It's only April and already we have seen our second movie, in the theatre, for the year! (In a good year we average about 3-4 movies a year, compared to about 60 stage shows.)
When I took my friend Ruth for her post-op appointment last week, we were talking about what fun we had on our trip to Half Moon Bay to meet author Michael Connelly and about how the movie, based on his book, The Lincoln Lawyer, should be in theaters now.
I suggested that we should try to go to see the movie together, since we had been discussing Connelly books for so long. Also, Ruth has been cooped up in her house following her hip surgery, and now that she is starting to get mobile that sounded like a good idea to her.
Walt decided he wanted to see the movie too, so we picked Ruth up this afternoon and the 3 of us headed to the theatre. Until about 2 minutes before the show started, we thought we were going to be the only people in the theatre, but three other people arrived before the lights went down.
I'm always a little leery about seeing a movie about a character I know well. Lincoln Lawyer follows Connelly's character, Mickey Haller, a defense attorney who practices law out of his car on the streets of Los Angeles. I wondered if the actor could match my image of Haller, but I was happy to see that Matthew McConaughey makes a very satisfactory Haller and will now be the image I see when I read a book which features that character.
Haller's stories are always very gritty and I was pleased that the film version didn't pretty them up. It remained quite true to the book itself and I can see why Connelly was pleased with the film.

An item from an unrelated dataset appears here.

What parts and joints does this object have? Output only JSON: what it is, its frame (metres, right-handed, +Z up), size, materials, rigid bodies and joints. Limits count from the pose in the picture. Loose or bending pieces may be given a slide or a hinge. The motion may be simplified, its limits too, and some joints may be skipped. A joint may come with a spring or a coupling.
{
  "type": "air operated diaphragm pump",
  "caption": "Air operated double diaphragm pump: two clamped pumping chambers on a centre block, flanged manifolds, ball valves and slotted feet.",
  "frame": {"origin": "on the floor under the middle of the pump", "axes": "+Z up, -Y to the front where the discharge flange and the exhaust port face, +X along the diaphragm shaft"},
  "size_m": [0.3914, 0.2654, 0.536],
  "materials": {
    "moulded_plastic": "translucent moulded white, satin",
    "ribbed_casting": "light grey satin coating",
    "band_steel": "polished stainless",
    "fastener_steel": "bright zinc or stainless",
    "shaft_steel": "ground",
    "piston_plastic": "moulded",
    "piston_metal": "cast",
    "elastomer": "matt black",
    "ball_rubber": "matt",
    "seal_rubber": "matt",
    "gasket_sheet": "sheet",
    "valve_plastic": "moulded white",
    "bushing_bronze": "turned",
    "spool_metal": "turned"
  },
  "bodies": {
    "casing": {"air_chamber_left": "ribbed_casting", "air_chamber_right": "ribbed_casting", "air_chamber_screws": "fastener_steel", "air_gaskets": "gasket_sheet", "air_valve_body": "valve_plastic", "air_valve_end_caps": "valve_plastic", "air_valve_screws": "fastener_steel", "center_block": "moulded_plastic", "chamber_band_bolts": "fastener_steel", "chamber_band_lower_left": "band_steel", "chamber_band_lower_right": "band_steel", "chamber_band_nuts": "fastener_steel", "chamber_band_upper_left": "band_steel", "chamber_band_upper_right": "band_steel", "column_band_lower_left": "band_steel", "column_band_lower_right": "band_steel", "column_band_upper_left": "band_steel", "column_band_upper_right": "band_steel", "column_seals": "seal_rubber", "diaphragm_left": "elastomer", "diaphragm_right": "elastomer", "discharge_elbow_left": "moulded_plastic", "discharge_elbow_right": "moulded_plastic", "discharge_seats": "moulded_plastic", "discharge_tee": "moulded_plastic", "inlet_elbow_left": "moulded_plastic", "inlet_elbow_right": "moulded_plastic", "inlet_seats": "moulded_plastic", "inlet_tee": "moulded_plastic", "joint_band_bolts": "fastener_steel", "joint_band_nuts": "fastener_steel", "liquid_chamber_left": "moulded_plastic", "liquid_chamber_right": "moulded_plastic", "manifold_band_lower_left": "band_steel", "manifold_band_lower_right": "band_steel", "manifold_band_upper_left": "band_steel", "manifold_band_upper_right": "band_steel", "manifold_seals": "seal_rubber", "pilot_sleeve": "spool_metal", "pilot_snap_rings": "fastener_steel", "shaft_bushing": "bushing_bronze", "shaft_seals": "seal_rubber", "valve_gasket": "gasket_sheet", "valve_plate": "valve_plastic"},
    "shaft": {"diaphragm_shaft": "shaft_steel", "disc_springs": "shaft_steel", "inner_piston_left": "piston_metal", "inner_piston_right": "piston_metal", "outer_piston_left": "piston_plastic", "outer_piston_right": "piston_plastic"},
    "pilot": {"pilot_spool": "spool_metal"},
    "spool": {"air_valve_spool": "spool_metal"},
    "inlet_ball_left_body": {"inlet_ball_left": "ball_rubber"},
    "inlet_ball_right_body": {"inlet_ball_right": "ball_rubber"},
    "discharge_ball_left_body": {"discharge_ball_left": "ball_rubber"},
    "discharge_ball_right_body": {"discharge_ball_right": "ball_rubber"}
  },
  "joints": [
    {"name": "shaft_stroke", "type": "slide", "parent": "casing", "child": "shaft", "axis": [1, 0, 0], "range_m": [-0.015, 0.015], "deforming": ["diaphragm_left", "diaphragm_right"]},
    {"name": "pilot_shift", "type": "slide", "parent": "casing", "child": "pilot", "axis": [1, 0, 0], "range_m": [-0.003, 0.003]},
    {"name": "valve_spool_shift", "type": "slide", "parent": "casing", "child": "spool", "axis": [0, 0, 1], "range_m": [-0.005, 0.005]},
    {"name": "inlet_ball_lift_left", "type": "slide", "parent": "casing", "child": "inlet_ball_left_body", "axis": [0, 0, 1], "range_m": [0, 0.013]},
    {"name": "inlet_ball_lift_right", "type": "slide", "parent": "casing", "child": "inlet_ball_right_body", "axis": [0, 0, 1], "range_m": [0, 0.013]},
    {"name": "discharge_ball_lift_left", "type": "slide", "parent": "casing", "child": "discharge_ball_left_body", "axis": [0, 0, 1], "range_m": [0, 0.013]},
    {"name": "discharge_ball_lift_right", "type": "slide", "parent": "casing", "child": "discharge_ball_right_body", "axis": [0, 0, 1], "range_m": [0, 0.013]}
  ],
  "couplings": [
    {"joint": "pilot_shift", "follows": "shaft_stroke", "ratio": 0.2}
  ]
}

If a Harry Bosch book is made into a movie I will probably not see it, because I have my own image of Harry Bosch and don't want it spoiled.

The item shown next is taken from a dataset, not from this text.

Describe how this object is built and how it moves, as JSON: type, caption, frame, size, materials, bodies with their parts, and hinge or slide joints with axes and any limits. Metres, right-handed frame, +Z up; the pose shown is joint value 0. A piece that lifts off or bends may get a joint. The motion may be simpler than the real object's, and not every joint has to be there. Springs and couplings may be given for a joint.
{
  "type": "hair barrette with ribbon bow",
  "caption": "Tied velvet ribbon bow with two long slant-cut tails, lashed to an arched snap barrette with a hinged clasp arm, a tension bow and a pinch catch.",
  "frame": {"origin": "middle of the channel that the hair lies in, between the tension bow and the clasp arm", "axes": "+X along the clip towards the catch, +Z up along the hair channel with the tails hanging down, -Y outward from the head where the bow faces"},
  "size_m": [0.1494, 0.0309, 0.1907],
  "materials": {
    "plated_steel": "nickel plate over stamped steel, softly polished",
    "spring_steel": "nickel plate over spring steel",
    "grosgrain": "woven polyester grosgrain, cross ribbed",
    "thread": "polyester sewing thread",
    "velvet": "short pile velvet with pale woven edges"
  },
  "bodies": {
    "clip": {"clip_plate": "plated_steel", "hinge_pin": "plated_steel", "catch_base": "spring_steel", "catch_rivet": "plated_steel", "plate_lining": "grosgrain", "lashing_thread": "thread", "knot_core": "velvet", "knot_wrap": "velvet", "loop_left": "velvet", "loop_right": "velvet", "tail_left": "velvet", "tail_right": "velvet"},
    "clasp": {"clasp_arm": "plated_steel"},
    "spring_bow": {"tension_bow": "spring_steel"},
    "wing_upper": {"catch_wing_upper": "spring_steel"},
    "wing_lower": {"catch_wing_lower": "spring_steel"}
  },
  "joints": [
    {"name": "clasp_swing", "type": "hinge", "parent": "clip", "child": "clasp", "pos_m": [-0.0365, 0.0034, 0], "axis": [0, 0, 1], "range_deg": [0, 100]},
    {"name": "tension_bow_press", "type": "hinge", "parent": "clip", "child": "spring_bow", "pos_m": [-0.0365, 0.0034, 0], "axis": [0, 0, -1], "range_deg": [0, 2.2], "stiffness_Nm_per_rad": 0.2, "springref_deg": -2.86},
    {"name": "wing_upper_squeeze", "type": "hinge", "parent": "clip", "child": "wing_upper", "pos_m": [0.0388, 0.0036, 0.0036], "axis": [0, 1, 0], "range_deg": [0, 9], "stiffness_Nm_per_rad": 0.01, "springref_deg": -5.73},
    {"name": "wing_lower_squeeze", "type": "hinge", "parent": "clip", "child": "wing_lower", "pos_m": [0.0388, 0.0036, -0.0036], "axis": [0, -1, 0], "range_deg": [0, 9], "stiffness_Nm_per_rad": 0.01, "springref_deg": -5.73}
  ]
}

(I remember how disappointed I was when they made a cartoon movie of The Hobbit. Since the movie came out, I can only picture that image of hobbits, though prior to the movie, my mental image was quite different._
It's an entertainment weekend. I hadn't reviewed a stage show in quite awhile, but we saw the touring Broadway production of Young Frankenstein last night. I was glad to see it, though it wasn't on a par with Mel Brooks' earlier The Producers. Still it has that unmistakable Brooks humor, the crude Catskills comedy (which, at its best, includes an awful lot of jokes and physical comedy about male genitalia and female breasts). The dances were good, "Puttin' on the Ritz" brings down the house, and there are costume changes that will have you gasping and wondering how they did that!
I was up at 5 a.m. this morning finishing the review and sending it off to the theatre.
Still to come over the weekend are tapings of the radio show Says You on Friday and Sunday and Charlotte's mother's memorial service on Saturday.
I probably will not review the memorial service, though I'm sure it would get four stars if I did.